Segera kulangkahkan kaki beranjak untuk menemui kepiting kepiting semalam yang
menyapaku ^_^. Kembalinya dari pantai kembali kami menikmati hidangan ikan
bakar lagi tapi ukuran ikannya kali ini agak berbeda dengan ikan yang
sebelumnya, ukurannya bertambah kecil hehe mungkin persediaan ikan besarnya sudah
habis semalam. Tapi itu semua sungguh lezat dihidangkan bersama cobek khas yang
dibuat oleh teman saya sendiri.
Dikala
matahari sudah nampak seperempat hari, kami diajak situan rumah yang juga
merupakan penjaga pantai ujung batu itu untuk menikmati keindahan pagi diujung
batu. Tak terlewatkan olehku untuk meminjam ban yang biasa disewakan antara Rp.

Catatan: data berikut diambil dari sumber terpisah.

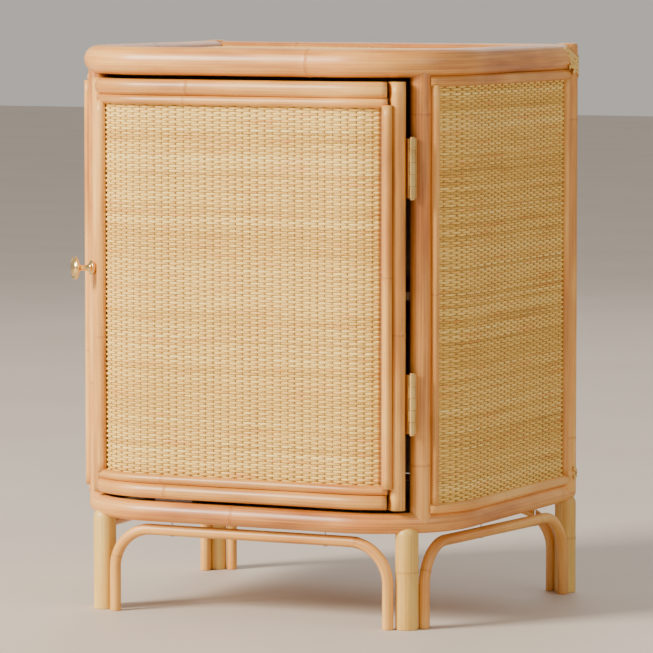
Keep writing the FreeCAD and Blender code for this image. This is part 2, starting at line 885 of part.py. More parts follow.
def hinge(word, level):
    """One butt hinge: two leaves with alternating knuckles, a pin and six screws."""
    length = size("hinge_length")
    low = level - length * 0.5
    high = level + length * 0.5
    leaf = size("leaf")
    post_face = size("front_post_pole") - 0.9
    door_face = size("door_gap_hinge")
    reach_in, reach_out = size("hinge_reach") - 15.5, size("hinge_reach")
    frame = local_plate(word + "_frame_plate", reach_in, reach_out, post_face, post_face + leaf,
                        low, high)
    door_plate = local_plate(word + "_door_plate", reach_in, reach_out, door_face - leaf,
                             door_face, low, high)
    step = length * 0.2
    rods = {"frame": [], "door": []}
    clears = {"frame": [], "door": []}
    for i in range(5):
        owner = "frame" if i % 2 == 0 else "door"
        other = "door" if i % 2 == 0 else "frame"
        z0 = low + step * i
        rods[owner].append(knuckle_rod("%s_knuckle_%d" % (word, i), size("knuckle"),
                                       z0 + 0.2, z0 + step - 0.2))
        clears[other].append(knuckle_rod("%s_relief_%d" % (word, i), size("knuckle") + 0.4,
                                         z0 - 0.2, z0 + step + 0.2))
    bore = knuckle_rod(word + "_bore", size("pin") + 0.05, low - 2.0, high + 2.0)
    screws = {"frame": [], "door": []}
    for i in (-1, 0, 1):
        z = level + number(22.0 * i)
        screws["frame"].append(countersunk("%s_frame_screw_%d" % (word, i + 1), 1,
                                           size("corner_radius"), post_face + leaf, -1, z))
        screws["door"].append(countersunk("%s_door_screw_%d" % (word, i + 1), 1,
                                          size("corner_radius") + 1.5, door_face - leaf, 1, z))
    for part, plate in (("frame", frame), ("door", door_plate)):
        relieved = cut("%s_%s_relieved" % (word, part), plate, clears[part])
        solid = fuse("%s_%s_joined" % (word, part), [relieved] + rods[part])
        cut("%s_hinge_%s_leaf" % (word, part), solid, [bore] + screws[part])
    shaft = knuckle_rod(word + "_shaft", size("pin"), low - 0.8, high + 0.8)
    caps = [knuckle_rod(word + "_cap_low", size("pin") + 1.3, low - 1.8, low + 0.0),
            knuckle_rod(word + "_cap_high", size("pin") + 1.3, high - 0.0, high + 1.8)]
    fuse(word + "_hinge_pin", [shaft] + caps)
    return screws, frame


# ---------------------------------------------------------------- knob and catch

def knob_frame(distance):
    """Position and outward direction of the knob on the latch stile."""
    angle = math.radians(SIZES["front_post_angle"])
    offset = SIZES["door_gap_latch"] + SIZES["stile_width"] * 0.5
    tilt = math.asin(offset / (SIZES["corner_radius"] + SIZES["door_outer"]))
    total = angle + tilt
    out = FreeCAD.Vector(-math.cos(total), -math.sin(total), 0)
    base = FreeCAD.Vector(SIZES["corner_radius"] - SIZES["half_width"],
                          SIZES["corner_radius"] - SIZES["front_depth"], SIZES["knob_level"])
    return base + out * distance, out


def turned(name, profile, distance):
    """Turned piece on the knob's axis, its foot at the given distance."""
    owner = body(name)
    half = sketch(owner, name + "_half", "XZ_Plane")
    polygon(half, [(number(r), number(h)) for r, h in profile])
    base = revolve(owner, half)
    point, out = knob_frame(distance)
    owner.Placement = FreeCAD.Placement(point, FreeCAD.Rotation(FreeCAD.Vector(0, 0, 1), out))
    return owner, base


def knob():
    """Brass knob with a round foot, and the machine screw through the stile that holds it."""
    face = SIZES["corner_radius"] + SIZES["door_outer"]
    head = SIZES["knob_head"]
    owner, base = turned("knob_blank", [(0, -0.35), (8.0, -0.35), (8.2, 2.0), (6.6, 3.6), (3.4, 5.0),
                                        (2.8, 8.0), (3.6, 14.8), (8.8, 16.6), (head, 18.6),
                                        (head, 21.2), (9.8, 22.8), (0, 23.6)], face)
    round_edges(owner, base, lambda e: abs(e.Length - 2 * math.pi * head) < 0.01, 1.0)
    screw = turned("knob_screw", [(0, -20.4), (2.6, -20.4), (3.8, -19.4), (3.8, -18.0),
                                  (2.0, -18.0), (2.0, 9.0), (0, 9.0)], face)[0]
    screw.Label = "knob_screw"
    seat = DOC.getObject("door_latch_stile")
    seat.Label = "door_latch_stile_blank"
    cut("knob", owner, [screw, seat])
    cut("door_latch_stile", seat, [screw])


def block(name, corner_at, lengths):
    """Rectangular block from its lowest corner and its three lengths."""
    item = DOC.addObject("Part::Box", name)
    for prop, value in zip(("Length", "Width", "Height"), lengths):
        item.setExpression(prop, number(value).text)
    place(item, *[number(value) for value in corner_at])
    item.Label = name
    return item


def catch(bottom):
    """Magnetic catch standing on the bottom board, and its steel plate on the door's rail."""
    inner_face = size("door_outer") - size("door_thick")
    rail_back = -(size("front_depth") + inner_face)
    floor = size("bottom_board_level") + size("board")
    body_block = block("catch_block", (-110.0, rail_back + 1.9, floor), (44.0, 16.0, 22.0))
    cut("catch_body", body_block, [bottom])
    block("catch_plate", (-104.0, rail_back, size("door_low") + 2.0), (32.0, 1.5, 12.0))


def case_boards(bottom, top, low_rail, high_rail, rear):
    """Top, bottom and middle boards and the woven sheet let into the top."""
    back = size("rear_post_back") - 6.0
    board = size("board")
    flat_board("top_panel", size("top_pole") - 4.0, back, size("top_board_level"), board,
               [top, high_rail] + rear)
    flat_board("top_weave", size("top_pole") - 4.0, back, size("top_board_level") + board,
               size("weave"), [top, high_rail] + rear)
    right = "front_right_post_pole"
    for side, word in ((-1, "left"), (1, "right")):
        name = "front_%s_post" % word
        owner = upright(name + "_pole", size("front_post_pole"), size("top_level"),
                        size("bottom_level"))[0]
        reach = size("corner_radius" if side > 0 else "latch_post_reach")
        place(owner, *corner(side, reach, -post_shift(side)))
    front = [DOC.getObject("front_left_post_pole"), DOC.getObject(right)]
    flat_board("bottom_panel", size("bottom_pole") - 2.5, back, size("bottom_board_level"), board,
               [bottom, low_rail] + rear + front)
    shelf(front + rear)
    cleats()


def hinges(bottom, top):
    """Both hinges, with the posts and stile that their leaves and screws are let into."""
    upper, upper_plate = hinge("upper", size("upper_hinge_level"))
    lower, lower_plate = hinge("lower", size("lower_hinge_level"))
    group("frame_hinge_screws", upper["frame"] + lower["frame"])
    group("door_hinge_screws", upper["door"] + lower["door"])
    seats = [upper_plate, lower_plate] + upper["frame"] + lower["frame"]
    cut("front_left_post", DOC.getObject("front_left_post_pole"), [bottom, top])
    cut("front_right_post", DOC.getObject("front_right_post_pole"), [bottom, top] + seats)
    stile = DOC.getObject("door_hinge_stile")
    stile.Label = "door_hinge_stile_blank"
    cut("door_hinge_stile", stile, upper["door"] + lower["door"])


def leg_arches(poles):
    """Arches with their pins; the pins' holes run on into the poles above."""
    made = arches()
    pins = arch_pins()
    group("arch_pins", pins)
    for name, blank in list(made.items()) + list(poles.items()):
        cut(name, blank, pins)


def make_all():
    """Build every sub-part in the order in which they bear on each other."""
    fill_sheet()
    posts = rear_posts()
    rear = [posts["left"], posts["right"]]
    bottom = hoop_pole("bottom_hoop_pole", size("bottom_level"), size("bottom_pole"),
                       size("bottom_hoop_end"))
    top_pole = hoop_pole("top_hoop_pole", size("top_level"), size("top_pole"), size("hoop_end"))
    top = cut("top_hoop", top_pole, rear)
    low_rail = back_rail("bottom_back_rail_blank", size("bottom_level"),
                         size("bottom_rail_pole"), size("half_width") - 9.8, [bottom])
    high_rail = back_rail("top_back_rail", size("top_level"), size("top_rail_pole"),
                          size("rear_post_side"), rear + [top_pole])
    for word, post in posts.items():
        cut("rear_%s_post" % word, post, [bottom])
    legs(bottom)
    case_boards(bottom, top, low_rail, high_rail, rear)
    door()
    hinges(bottom, top)
    side_walls(posts, [bottom, top])
    back_wall(posts)
    bindings()
    leg_arches({"bottom_hoop": bottom, "bottom_back_rail": low_rail})
    knob()
    catch(bottom)


NODES = [
    "top_hoop", "bottom_hoop", "top_back_rail", "bottom_back_rail",
    "rear_left_post", "rear_right_post", "front_left_post", "front_right_post",
    "front_left_leg", "front_right_leg", "rear_left_leg", "rear_right_leg",
    "front_arch", "back_arch", "left_arch", "right_arch", "arch_pins",
    "top_panel", "top_weave", "bottom_panel", "shelf", "shelf_cleats",
    "left_side_panel", "right_side_panel", "left_side_weave", "right_side_weave",
    "left_side_beading", "right_side_beading",
    "back_panel", "back_weave", "back_beading", "corner_bindings",
    "door_top_rail", "door_bottom_rail", "door_hinge_stile", "door_latch_stile",
    "door_beading", "door_panel", "door_weave",
    "upper_hinge_frame_leaf", "upper_hinge_door_leaf", "upper_hinge_pin",
    "lower_hinge_frame_leaf", "lower_hinge_door_leaf", "lower_hinge_pin",
    "frame_hinge_screws", "door_hinge_screws",
    "knob", "knob_screw", "catch_body", "catch_plate",
]


def by_label(label):
    """The object whose label is the name of a sub-part."""
    found = [o for o in DOC.Objects if o.Label == label]
    if len(found) != 1:
        raise RuntimeError("%d objects are labelled %s" % (len(found), label))
    return found[0]


def export_all():
    """Check every object, then write one file for each sub-part."""
    DOC.recompute()
    for item in DOC.Objects:
        if "Invalid" in item.State or "Error" in item.State:
            raise RuntimeError("%s is %s" % (item.Name, item.State))
    os.makedirs("parts", exist_ok=True)
    for label in NODES:
        shape = by_label(label).Shape
        if shape.isNull() or not shape.isValid() or shape.Volume <= 0:
            raise RuntimeError("%s has no valid shape" % label)
        shape.exportStep("parts/%s.step" % label)


make_all()
export_all()
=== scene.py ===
"""Looks of a small rattan side cabinet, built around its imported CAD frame.

Plan lengths in this file are millimetres, as on the drawing; meshes are made in metres.
"""
import math

import bpy
import numpy as np
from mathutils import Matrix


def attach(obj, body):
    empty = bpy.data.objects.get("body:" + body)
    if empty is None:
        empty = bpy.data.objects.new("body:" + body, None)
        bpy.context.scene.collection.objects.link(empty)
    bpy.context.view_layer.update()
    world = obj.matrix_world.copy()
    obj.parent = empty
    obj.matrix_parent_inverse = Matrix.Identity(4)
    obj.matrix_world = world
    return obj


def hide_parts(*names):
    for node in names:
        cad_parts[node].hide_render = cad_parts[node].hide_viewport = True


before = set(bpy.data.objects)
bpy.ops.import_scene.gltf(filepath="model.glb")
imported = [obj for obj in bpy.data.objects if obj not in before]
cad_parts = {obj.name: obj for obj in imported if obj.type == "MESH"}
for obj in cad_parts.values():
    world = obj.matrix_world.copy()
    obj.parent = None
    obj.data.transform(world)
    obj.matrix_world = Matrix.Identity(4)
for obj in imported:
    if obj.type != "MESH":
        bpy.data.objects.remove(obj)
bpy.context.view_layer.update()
RANDOM = np.random.RandomState(41)
MM = 0.001

# ---------------------------------------------------------------- sizes of the frame

HALF_FRONT = 112.5      # half the straight run of the front
CORNER = 100.0          # radius of the front corners, on the centre line
HALF_WIDTH = HALF_FRONT + CORNER
FRONT = -176.0
CORNER_Y = FRONT + CORNER
QUARTER = math.pi / 2
POST_ANGLE = math.radians(41.4)
UP = np.array([0.0, 0.0, 1.0])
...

5000 – Rp. 10.000 tapi itu semua gratis bagi kami. Wah spesial sekali nih
deberi kesempatan untuk memilih, dan kuambil yang paling besar. Bersama kami
menikmati asinnya pantai ini sampai kulit terasa kering dan berpasir. Tempat
ini juga dilengkapi dengan penyewaan motor mobil atau apalah namanya yang bisa
dipakai oleh anak anak atau orang dewasa biasanya berkisar Rp. 10.000 satu kali
jalan mengelilingi tempat yang tak bergitu luas ini. Tempat ini juga delengkapi
fasilitas aula atau tempat tempat penyewaan untuk istirahat.

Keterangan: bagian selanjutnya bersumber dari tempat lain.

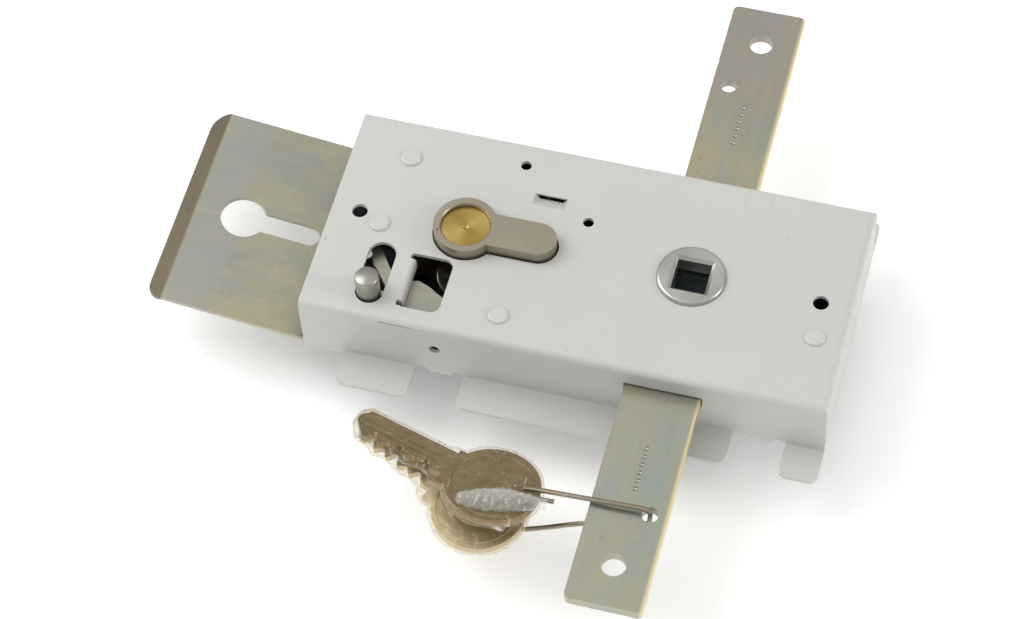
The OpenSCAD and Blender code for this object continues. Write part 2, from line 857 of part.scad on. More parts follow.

Tapi ada satu hal yang mengganjal hati kala
berkunjung ketempat ini. Kebersihan yang kurang diperhatikan oleh warga sekitar
membuat mata para pengunjung tak begitu tersolek. Hamparan puing puing rumput
laut yang hampir dari ujung utara sampai ujung selatan selalu terlihat.

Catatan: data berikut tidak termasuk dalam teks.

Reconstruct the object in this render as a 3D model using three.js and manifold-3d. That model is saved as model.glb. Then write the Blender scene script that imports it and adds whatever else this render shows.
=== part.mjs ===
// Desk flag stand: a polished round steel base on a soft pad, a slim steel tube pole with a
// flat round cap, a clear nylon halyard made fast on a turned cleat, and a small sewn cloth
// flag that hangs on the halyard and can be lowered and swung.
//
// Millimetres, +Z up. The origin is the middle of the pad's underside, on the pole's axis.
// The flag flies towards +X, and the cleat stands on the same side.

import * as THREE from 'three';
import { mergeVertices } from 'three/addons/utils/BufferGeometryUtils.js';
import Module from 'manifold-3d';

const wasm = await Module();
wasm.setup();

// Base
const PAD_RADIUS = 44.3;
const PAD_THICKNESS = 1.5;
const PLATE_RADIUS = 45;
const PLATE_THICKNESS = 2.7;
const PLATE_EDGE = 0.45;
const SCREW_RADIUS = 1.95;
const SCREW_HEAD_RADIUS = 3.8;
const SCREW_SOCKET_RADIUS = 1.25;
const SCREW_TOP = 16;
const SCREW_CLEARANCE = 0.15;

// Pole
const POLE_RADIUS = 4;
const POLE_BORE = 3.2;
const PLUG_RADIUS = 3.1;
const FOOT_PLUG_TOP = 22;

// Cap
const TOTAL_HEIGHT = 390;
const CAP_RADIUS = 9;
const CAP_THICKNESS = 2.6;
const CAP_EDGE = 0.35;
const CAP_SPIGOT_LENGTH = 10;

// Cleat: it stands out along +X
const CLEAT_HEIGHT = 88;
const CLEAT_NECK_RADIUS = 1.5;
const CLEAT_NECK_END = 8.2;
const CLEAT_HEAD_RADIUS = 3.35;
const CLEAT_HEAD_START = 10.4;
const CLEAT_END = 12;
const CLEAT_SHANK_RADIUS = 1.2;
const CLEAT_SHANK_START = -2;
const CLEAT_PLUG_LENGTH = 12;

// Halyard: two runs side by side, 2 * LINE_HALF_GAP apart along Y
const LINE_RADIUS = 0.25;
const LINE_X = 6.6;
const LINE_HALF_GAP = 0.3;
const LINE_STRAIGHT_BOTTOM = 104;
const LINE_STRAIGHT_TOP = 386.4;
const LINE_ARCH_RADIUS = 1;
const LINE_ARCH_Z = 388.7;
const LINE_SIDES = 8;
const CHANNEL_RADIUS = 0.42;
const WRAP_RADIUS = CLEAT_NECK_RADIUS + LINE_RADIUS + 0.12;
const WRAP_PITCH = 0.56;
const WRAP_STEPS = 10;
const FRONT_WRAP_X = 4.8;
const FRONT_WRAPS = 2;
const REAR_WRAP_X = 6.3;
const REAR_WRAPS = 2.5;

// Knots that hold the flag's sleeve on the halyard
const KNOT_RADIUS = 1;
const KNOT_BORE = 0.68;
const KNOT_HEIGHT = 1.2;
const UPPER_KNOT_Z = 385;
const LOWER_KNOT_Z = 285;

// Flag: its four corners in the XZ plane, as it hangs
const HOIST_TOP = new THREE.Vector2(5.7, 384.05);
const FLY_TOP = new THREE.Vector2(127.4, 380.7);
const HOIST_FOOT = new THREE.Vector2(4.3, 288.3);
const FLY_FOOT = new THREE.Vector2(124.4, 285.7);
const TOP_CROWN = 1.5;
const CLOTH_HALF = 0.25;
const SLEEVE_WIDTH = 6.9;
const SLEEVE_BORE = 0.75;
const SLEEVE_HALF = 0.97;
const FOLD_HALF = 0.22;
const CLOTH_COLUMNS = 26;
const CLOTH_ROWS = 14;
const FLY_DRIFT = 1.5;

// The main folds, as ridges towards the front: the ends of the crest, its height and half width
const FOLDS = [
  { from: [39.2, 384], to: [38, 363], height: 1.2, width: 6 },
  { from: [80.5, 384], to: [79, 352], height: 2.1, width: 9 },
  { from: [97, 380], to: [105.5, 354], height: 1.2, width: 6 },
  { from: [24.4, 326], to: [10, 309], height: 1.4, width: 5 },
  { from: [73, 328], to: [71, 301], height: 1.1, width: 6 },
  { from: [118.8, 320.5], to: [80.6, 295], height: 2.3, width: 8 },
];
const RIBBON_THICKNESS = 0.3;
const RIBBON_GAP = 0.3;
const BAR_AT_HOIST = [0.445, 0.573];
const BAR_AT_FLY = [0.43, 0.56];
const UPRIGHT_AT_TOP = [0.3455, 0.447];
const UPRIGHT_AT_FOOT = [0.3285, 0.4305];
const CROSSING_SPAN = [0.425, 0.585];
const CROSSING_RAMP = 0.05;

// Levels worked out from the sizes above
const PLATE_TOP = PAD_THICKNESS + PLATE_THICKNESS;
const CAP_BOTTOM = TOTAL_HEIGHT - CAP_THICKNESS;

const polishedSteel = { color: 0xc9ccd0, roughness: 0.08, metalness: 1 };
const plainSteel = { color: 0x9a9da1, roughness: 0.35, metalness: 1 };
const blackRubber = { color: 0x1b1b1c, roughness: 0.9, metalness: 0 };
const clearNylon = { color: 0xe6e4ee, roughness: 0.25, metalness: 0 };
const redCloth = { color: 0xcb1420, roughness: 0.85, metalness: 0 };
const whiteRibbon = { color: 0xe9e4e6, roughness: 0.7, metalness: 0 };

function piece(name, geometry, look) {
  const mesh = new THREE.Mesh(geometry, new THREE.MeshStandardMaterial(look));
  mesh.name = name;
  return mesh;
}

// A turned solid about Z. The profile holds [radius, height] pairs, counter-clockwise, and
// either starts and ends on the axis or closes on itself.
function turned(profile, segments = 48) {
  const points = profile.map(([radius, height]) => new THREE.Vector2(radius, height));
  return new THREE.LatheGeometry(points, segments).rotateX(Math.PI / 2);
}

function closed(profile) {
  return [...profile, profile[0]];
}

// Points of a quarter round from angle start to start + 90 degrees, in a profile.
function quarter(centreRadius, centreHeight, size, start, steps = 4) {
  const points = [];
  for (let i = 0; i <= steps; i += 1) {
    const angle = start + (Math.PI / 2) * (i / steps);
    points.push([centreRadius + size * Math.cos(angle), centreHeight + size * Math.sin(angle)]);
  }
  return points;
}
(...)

Sebaiknya para pengelola menyewa seseorang untuk membersihkannya setiap hari
mungkin saja itu bisa dimanfaatkan atau
diolah sebagaimana mestinya, tak bisa saya paparkan cara pengolahannya karena
saya bukan tukang olah rumput laut Hehe.
Mengenai harga tiket masuk ke ujung batu Barru ini saya masih kurang tau karena
kami lewat dibagian selatan, mungkin pintu untuk para pegawai tapi
sepengetahuan saya harga tiketnya tak lebih dari Rp. 10.000.
Selepas
saya menghilangkan penak setelah ujian nasional yang agak rancau tahun 2013
ini, saya bersama empat orang teman saya berniat untuk kembali pulang kekampung
halaman yaitu di Maros. Tak lupa kami menyinggahi tempat penjualan “dange” dikota Segeri Pangkep untuk
membeli oleh oleh kepada kerabat dirumah. Tapi sayang perjalanan pulang kami
disore ini tak berjalan mulus karena dipertengahan jalan antara kabupaten
Pangkep dan Maros hujan deras melanda, Jadi kami harus singgah bernaung ditoko
pinggir jalan setempat. Setelah hujan agak reda kami melanjutkan perjalanan dan
tiba dirumah sebelum adzan magrib berkumandang.